--- Begin DATASET EXTRACT ---
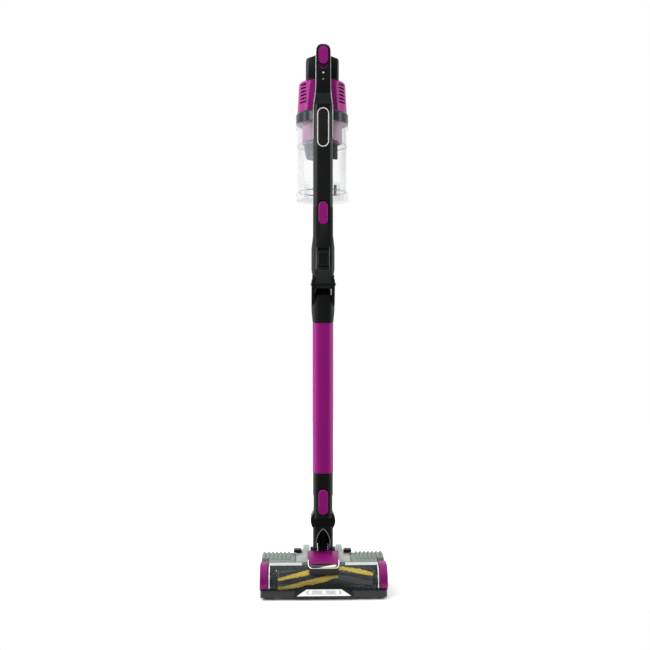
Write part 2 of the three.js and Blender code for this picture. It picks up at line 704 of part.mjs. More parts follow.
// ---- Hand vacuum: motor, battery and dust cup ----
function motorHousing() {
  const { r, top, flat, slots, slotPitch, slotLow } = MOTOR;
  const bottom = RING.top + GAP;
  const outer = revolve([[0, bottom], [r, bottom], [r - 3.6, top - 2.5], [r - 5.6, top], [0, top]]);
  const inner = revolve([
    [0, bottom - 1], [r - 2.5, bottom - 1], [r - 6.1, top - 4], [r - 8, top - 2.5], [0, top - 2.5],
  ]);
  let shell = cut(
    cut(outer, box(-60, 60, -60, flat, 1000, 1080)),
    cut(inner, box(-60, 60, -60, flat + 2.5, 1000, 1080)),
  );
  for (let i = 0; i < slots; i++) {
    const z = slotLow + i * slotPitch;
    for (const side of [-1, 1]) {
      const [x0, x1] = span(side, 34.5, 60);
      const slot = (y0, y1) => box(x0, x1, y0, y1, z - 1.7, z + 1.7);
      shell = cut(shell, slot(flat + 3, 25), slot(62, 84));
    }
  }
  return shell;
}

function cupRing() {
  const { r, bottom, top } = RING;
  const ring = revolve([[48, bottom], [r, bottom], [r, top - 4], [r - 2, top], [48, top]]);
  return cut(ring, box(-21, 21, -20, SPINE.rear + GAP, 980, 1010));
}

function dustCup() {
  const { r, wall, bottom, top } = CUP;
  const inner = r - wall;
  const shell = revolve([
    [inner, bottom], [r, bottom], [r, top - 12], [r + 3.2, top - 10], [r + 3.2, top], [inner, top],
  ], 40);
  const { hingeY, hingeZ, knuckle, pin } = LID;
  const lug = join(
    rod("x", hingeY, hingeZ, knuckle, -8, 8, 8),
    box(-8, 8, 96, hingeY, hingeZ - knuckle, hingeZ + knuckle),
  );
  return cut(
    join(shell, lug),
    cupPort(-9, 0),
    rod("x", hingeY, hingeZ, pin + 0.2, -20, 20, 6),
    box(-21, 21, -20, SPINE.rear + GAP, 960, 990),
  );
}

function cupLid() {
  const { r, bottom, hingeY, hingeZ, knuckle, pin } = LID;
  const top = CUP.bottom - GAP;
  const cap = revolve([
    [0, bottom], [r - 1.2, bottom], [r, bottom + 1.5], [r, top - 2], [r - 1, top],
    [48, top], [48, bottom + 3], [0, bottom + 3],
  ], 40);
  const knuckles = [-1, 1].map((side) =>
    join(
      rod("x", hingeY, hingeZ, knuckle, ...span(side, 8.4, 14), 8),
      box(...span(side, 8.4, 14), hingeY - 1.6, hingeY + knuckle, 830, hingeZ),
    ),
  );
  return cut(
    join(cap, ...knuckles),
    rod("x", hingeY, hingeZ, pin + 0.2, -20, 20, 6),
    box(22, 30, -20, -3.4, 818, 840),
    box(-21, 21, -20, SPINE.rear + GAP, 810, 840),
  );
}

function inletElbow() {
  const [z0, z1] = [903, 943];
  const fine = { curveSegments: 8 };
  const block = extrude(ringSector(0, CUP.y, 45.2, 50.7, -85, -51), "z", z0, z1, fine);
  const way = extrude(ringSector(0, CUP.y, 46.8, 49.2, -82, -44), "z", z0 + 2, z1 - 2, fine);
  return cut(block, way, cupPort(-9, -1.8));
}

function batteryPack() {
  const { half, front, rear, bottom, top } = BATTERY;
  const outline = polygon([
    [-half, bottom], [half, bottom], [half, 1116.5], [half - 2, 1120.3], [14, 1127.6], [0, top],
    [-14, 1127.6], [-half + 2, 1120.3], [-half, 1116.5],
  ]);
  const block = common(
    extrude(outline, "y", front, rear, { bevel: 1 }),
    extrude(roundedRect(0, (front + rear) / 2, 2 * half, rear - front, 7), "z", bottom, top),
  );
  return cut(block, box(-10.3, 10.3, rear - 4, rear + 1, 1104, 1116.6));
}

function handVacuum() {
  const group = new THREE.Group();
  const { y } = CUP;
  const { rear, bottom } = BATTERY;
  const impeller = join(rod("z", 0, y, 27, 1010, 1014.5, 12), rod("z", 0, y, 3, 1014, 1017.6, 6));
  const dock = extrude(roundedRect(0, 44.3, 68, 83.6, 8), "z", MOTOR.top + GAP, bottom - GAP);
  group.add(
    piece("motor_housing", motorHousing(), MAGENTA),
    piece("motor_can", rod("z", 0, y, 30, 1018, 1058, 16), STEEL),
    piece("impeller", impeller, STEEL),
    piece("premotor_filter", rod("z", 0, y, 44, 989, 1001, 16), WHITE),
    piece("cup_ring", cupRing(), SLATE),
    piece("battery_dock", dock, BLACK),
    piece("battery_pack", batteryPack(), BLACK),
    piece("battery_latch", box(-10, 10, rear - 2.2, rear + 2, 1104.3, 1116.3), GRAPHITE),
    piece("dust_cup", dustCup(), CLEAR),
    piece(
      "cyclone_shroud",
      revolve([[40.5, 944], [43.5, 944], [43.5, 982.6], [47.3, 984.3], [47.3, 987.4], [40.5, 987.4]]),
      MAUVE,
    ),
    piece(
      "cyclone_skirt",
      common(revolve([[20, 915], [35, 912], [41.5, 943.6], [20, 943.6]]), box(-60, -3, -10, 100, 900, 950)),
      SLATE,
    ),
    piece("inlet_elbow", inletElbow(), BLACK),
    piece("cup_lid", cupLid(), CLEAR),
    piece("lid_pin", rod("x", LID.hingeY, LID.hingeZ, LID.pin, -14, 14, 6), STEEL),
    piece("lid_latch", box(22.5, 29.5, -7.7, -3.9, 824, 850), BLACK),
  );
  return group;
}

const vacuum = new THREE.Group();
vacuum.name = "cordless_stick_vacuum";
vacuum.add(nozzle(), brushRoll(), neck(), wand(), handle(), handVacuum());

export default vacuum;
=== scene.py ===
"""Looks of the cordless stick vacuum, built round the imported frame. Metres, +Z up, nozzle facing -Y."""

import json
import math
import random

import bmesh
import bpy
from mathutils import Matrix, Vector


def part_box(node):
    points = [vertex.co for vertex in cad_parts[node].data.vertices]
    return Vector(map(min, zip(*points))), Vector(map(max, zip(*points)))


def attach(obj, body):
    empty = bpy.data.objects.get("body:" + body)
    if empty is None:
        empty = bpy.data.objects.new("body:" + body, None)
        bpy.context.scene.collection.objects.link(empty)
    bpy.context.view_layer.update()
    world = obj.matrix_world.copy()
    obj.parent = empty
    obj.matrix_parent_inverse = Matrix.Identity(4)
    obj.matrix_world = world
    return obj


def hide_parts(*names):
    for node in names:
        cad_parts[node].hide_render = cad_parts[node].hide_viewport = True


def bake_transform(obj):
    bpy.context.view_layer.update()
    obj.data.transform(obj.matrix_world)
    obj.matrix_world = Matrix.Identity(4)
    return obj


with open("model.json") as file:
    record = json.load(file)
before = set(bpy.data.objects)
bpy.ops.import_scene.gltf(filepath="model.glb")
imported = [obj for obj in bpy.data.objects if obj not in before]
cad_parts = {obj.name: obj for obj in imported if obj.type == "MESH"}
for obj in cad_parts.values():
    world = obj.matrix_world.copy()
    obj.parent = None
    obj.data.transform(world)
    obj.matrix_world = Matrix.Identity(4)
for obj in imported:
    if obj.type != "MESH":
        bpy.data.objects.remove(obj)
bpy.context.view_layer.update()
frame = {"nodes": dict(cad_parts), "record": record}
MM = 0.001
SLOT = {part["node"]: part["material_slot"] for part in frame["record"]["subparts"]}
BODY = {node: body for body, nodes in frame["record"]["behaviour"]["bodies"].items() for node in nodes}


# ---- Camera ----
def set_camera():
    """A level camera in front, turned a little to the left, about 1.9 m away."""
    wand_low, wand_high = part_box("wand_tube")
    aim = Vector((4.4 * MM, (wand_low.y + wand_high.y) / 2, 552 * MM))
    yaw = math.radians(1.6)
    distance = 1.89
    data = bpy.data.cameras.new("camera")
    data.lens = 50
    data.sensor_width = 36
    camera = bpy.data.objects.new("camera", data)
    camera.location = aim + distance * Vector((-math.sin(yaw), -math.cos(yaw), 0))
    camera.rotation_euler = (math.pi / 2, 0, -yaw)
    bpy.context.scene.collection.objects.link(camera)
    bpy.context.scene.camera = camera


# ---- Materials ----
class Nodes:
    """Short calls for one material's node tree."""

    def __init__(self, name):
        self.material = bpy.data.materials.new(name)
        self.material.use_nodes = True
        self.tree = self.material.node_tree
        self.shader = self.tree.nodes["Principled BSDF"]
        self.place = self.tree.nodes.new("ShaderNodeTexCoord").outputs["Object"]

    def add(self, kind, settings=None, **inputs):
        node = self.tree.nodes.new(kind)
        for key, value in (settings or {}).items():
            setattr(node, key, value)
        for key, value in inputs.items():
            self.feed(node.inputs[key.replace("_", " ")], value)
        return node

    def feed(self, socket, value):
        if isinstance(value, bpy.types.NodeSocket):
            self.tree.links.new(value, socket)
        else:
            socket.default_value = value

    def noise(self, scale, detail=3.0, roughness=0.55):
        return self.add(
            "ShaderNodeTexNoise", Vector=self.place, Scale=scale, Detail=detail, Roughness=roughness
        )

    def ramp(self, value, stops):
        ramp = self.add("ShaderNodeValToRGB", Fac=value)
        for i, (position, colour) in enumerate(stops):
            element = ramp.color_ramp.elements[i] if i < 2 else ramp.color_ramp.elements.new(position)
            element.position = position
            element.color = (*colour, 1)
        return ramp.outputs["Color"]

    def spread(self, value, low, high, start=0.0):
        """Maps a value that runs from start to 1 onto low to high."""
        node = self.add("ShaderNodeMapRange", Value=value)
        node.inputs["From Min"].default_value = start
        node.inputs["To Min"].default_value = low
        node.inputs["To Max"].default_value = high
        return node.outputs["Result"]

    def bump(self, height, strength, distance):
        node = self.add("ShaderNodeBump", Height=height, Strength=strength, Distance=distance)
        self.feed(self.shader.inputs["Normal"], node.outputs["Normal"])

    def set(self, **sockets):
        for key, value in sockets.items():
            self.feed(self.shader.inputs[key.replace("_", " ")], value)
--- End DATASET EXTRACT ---
--- Begin DATASET EXTRACT ---
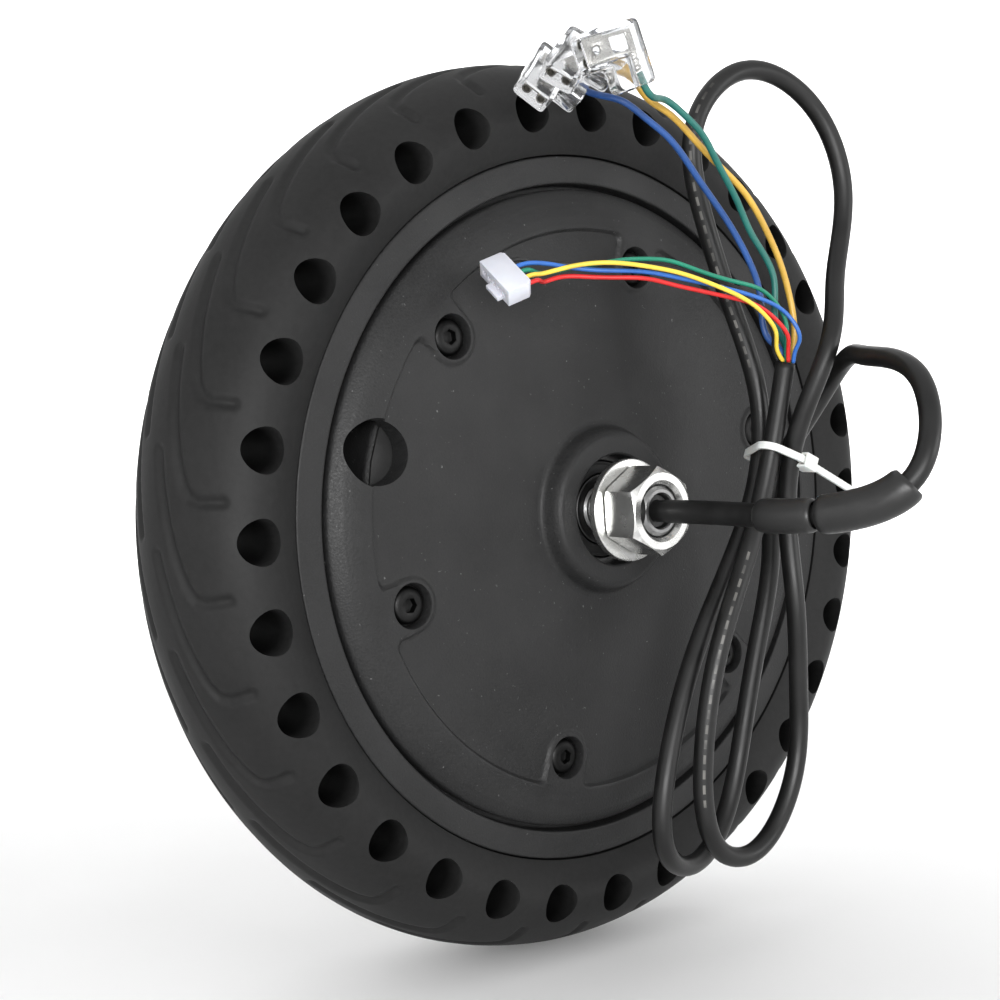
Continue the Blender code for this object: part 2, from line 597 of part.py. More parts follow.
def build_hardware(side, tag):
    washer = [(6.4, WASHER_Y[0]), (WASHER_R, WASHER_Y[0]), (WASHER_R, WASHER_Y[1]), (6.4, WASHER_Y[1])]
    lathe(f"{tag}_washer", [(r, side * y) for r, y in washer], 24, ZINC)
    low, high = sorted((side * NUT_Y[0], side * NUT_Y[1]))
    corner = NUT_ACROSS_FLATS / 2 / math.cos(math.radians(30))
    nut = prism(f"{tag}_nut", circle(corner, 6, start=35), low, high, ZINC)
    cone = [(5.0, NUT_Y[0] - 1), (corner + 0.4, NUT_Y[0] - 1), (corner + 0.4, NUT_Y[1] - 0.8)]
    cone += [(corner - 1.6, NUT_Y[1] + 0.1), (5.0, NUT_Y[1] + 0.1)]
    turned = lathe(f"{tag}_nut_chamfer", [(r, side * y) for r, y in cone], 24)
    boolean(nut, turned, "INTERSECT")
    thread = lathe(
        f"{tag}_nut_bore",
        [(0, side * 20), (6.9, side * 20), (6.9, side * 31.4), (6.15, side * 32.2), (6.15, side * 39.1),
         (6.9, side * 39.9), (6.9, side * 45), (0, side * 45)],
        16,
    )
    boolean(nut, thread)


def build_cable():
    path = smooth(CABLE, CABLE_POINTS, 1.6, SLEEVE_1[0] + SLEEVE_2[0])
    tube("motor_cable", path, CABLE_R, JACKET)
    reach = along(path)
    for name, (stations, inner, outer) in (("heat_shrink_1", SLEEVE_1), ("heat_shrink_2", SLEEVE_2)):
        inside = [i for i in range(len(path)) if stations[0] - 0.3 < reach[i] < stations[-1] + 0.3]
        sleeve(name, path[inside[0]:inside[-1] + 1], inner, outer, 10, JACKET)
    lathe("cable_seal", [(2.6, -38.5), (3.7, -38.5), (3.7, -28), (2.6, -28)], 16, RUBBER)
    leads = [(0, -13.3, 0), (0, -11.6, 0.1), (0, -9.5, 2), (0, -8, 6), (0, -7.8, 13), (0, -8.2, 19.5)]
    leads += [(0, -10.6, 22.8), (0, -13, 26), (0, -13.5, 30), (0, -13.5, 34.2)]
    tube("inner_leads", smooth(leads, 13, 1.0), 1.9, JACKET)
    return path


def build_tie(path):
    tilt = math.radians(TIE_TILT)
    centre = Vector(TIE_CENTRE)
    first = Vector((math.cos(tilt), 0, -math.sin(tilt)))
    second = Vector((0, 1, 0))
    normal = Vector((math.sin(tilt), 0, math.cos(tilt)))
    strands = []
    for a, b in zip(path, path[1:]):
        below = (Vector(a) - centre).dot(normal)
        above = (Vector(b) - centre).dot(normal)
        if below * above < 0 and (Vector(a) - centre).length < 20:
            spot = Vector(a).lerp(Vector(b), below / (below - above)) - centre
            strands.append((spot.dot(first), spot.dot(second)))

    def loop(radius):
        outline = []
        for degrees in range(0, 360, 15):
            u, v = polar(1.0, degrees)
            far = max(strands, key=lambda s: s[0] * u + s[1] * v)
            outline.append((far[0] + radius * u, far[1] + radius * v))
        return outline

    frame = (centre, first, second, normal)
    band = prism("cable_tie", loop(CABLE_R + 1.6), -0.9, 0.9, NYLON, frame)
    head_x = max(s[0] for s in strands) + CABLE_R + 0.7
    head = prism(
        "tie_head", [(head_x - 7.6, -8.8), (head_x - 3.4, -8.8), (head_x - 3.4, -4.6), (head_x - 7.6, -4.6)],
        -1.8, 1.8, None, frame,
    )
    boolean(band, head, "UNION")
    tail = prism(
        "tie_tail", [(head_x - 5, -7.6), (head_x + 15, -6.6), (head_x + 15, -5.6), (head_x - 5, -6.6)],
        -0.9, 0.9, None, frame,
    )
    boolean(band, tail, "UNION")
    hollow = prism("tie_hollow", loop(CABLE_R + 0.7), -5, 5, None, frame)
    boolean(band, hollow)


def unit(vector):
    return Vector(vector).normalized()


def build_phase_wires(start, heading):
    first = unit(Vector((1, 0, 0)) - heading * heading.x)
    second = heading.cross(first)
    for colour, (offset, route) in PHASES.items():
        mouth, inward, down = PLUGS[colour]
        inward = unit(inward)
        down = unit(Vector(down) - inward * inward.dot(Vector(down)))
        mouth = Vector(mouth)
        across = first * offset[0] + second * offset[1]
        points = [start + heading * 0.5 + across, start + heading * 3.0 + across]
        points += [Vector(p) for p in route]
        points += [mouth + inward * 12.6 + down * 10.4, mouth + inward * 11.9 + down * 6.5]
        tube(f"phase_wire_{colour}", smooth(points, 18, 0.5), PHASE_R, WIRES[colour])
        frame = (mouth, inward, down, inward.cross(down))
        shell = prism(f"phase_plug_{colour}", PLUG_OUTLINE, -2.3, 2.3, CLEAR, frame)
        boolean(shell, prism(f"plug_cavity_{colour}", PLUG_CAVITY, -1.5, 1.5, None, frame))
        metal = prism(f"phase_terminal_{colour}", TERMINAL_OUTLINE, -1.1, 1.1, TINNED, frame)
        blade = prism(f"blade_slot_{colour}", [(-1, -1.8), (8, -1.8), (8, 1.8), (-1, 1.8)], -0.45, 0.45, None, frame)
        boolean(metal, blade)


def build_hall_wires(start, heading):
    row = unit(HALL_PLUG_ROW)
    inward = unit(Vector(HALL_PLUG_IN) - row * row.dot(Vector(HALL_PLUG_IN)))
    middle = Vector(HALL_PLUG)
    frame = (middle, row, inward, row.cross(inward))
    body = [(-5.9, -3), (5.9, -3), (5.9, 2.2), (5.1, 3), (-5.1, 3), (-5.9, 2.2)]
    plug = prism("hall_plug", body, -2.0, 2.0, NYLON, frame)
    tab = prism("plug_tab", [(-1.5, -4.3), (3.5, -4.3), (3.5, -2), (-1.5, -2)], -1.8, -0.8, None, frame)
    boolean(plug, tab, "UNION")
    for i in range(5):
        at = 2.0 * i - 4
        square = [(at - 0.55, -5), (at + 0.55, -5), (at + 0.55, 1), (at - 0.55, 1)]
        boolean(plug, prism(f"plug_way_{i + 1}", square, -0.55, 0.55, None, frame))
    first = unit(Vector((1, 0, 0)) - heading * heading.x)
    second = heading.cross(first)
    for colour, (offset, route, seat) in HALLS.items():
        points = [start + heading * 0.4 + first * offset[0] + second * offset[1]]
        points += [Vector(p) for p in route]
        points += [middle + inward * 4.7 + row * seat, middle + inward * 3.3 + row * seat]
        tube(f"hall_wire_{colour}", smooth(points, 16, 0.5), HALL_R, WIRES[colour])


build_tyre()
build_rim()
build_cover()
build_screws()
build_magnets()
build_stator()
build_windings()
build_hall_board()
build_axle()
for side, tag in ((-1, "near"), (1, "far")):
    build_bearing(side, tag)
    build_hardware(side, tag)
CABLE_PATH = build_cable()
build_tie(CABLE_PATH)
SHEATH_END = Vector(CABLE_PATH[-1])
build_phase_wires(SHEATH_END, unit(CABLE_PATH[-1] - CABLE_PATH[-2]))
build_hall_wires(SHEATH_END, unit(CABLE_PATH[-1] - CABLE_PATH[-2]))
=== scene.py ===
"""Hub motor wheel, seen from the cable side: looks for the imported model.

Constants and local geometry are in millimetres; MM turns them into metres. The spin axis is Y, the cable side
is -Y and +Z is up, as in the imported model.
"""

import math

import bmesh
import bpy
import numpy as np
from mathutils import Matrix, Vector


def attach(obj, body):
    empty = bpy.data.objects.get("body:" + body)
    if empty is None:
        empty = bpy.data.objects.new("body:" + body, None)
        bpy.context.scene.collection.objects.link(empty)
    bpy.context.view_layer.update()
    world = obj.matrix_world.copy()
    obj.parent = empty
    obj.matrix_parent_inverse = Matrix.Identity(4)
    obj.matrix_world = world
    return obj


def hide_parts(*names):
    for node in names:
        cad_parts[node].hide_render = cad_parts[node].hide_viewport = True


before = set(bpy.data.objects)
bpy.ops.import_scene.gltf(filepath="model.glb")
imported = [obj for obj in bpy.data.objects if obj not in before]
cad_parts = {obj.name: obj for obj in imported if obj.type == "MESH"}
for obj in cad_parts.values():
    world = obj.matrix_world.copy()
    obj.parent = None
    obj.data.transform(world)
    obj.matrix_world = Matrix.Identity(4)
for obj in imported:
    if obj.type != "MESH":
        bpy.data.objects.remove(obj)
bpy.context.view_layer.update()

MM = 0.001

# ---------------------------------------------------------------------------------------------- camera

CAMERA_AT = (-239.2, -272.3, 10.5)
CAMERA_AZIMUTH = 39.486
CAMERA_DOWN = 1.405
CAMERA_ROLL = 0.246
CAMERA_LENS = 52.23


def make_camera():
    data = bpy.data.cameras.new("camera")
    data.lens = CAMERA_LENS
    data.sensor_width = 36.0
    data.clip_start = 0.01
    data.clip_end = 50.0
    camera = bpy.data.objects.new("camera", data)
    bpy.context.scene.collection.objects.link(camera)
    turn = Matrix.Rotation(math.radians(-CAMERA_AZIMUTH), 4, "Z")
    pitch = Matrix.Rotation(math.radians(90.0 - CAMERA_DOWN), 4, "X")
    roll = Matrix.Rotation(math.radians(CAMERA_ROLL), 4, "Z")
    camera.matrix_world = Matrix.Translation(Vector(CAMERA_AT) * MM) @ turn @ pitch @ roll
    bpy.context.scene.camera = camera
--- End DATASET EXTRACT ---
--- Begin DATASET EXTRACT ---
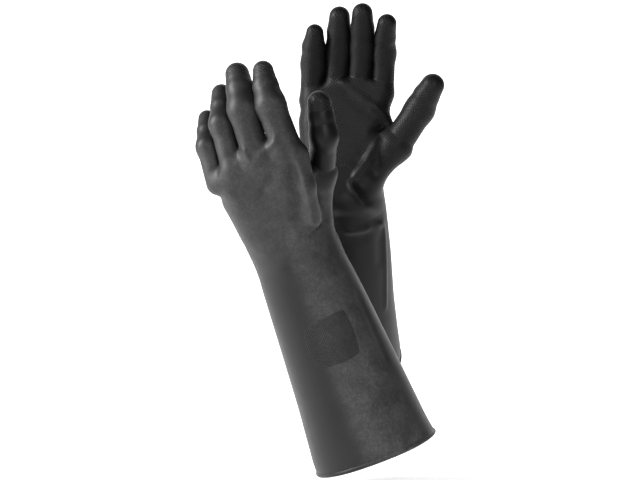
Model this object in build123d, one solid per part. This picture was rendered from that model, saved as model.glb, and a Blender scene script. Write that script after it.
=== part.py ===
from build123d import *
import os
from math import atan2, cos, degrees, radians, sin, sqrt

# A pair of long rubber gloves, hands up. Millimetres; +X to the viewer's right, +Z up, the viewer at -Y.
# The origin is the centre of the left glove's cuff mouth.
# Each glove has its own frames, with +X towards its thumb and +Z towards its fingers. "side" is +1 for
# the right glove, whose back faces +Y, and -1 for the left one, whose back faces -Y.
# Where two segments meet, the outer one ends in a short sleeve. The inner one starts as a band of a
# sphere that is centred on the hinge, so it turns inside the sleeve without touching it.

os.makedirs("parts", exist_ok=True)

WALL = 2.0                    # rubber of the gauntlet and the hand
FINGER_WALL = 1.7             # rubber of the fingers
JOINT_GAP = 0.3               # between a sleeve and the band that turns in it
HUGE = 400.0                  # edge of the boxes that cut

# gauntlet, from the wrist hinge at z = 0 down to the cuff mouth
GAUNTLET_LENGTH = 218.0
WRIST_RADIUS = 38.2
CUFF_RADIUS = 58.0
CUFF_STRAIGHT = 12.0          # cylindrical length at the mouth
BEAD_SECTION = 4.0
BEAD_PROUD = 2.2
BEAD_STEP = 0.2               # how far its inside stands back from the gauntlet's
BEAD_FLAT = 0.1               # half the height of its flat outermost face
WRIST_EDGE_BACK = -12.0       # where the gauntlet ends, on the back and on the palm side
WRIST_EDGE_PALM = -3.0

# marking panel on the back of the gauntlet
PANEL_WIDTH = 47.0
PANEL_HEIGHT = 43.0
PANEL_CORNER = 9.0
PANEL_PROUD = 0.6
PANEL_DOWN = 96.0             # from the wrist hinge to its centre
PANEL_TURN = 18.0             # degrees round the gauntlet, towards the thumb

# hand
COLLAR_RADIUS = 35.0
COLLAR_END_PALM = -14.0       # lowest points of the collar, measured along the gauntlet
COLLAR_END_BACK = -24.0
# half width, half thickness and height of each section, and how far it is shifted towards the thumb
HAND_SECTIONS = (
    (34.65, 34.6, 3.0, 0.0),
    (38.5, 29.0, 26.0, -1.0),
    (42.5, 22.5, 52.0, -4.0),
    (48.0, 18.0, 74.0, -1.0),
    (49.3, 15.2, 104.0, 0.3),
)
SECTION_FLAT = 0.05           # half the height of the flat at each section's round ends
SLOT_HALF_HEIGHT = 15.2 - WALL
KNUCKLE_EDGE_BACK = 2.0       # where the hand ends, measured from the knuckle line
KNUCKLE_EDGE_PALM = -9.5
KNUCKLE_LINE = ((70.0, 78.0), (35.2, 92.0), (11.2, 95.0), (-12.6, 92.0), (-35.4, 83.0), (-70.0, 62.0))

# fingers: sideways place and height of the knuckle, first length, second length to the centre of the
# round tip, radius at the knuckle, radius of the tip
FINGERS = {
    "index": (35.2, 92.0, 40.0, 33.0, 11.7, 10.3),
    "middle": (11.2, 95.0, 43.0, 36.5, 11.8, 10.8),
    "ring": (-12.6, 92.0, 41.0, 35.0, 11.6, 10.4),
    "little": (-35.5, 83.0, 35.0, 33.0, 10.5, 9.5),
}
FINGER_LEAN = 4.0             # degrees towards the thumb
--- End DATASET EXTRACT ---
#### TASK INSTRUCTIONS
How many lines of the data hold the string "record"? Reply with the number alone.

#### RESULT OF THIS EXERCISE
4